Voters aren’t any more likely to back Kamala Harris even if they think she won last week’s debate, a new ABC poll shows.
The latest ABC News/Ipsos survey, conducted after the Democratic presidential nominee’s TV matchup against GOP foe Donald Trump on Sept. 10, shows that 58% said Harris trumped Trump during the showdown, compared to 36% who picked the former president as the winner.
But the poll also has Harris ahead in the race still by a margin of 52% to 46% among likely voters — identical to her margin with that bloc back in August.
The new survey showed only slight variations when considering all of the respondents, with Harris, 59, coming out ahead 51% to 46% compared to 50% to 46% in August, and among solely registered voters, which had 51% for her compared to 47% for Trump, 78, this time around, relative to 50% to 46% in August.
The debate, which was hosted by ABC News, was a sharp reversal for Trump compared to his June verbal sparring with 81-year-old President Biden, with Trump seen as the winner of that match 66% to 28%. Biden eventually bowed out of the race over his dismal showing.
When breaking down last week’s debate along party lines, 95% of Democrats believed Harris emerged victorious, compared to 75% of Republicans who felt that way about Trump.
Among Trump’s supporters, 78% dubbed him the winner, compared to 97% of Harris’ backers who deemed her the victor.
A firm 69% of Democrats and Democratic-leaning Independents contended that the debate helped them see Harris more positively, while 34% of Republicans and Republican-leaning Independents said the same about Trump’s performance.
During the verbal bout, Harris worked to get under Trump’s skin and bait him with jabs about his crowd sizes, as well as the indictments he’s faced.
Trump and his allies later railed against ABC News, blasting the debate’s moderators for intervening and conducting fact-checks against him but not doing the same for Harris.
The 45th president has ruled out another debate, fashioning himself the winner of the Sept. 10 one. He has also highlighted polls that pegged him as the debate winner.
“When a prizefighter loses a fight, the first words out of his mouth are ‘I WANT A REMATCH,’” Trump chided on Truth Social last week before declaring “NO THIRD DEBATE.”
There is still one more major political debate scheduled this election cycle — an Oct. 1 showdown between GOP vice presidential nominee JD Vance and Democratic vice presidential nominee Tim Walz, hosted by CBS News.

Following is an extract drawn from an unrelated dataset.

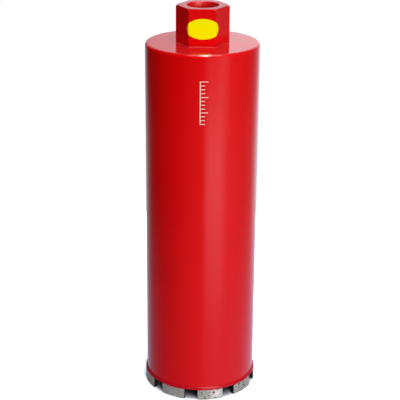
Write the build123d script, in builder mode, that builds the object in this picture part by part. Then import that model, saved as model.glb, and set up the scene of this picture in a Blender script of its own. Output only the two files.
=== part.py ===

In the latest RealClearPolitics aggregate of polling, Harris has garnered a 1.9 percentage point edge over Trump in a multi-candidate match-up, where hopefuls Chase Oliver, Jill Stein and Cornel West notch no more than 1% each.
On debate night, another potential big development was that afterward, pop star Taylor Swift fulfilled some of Harris backers’ wildest dreams by endorsing the veep for president.
But most voters appeared to be shaking off Swift’s stamp of approval, with only 6% indicating that her endorsement makes them more likely to back Harris in the election, 13% saying it makes them less likely and 81% no difference.
Similar to other polls, in the latest survey, Harris scored a 9-point lead over Trump with likely female voters, 55% to 44%, while the pair were dead even among likely male voters at 49% apiece.
Likely black voters opted for Harris over Trump 89% to 9%, as did likely Hispanic voters, 58% to 41%. Young likely voters ages 18 to 29 did the same 59% to 40%.
Those figures mark a stronger showing for Trump among Hispanic voters than is typical, as he had been trounced by Hillary Clinton with that bloc in 2016 by 40 points and beaten President Biden in 2020 by 33 points.
On the issues, Trump scored a roughly 7-point advantage over the economy as well as inflation and a 10-point lead on immigration, while Harris nabbed a 7-point advantage on safeguarding democracy, a 9-point edge on health care and a 14-point lead on abortion.
The ABC News/Ipsos survey sampled 3,276 adults and 2,196 likely voters — evenly divided between Dems, Republicans and Independents — and each group with a margin of error of plus or minus 2 percentage points, between Sept. 11 and 13.
Strikingly, a Des Moines Register/Mediacom Iowa Poll that dropped Sunday showed Harris winnowing Trump’s lead in the Hawkeye State to 4 percentage points, with the former president up 47% to 43%.
That’s a dramatic shift from June, when Trump toppled Biden in the poll there 50% to 32%. Trump dispatched Biden in Iowa by more than 8 points in the 2020 election.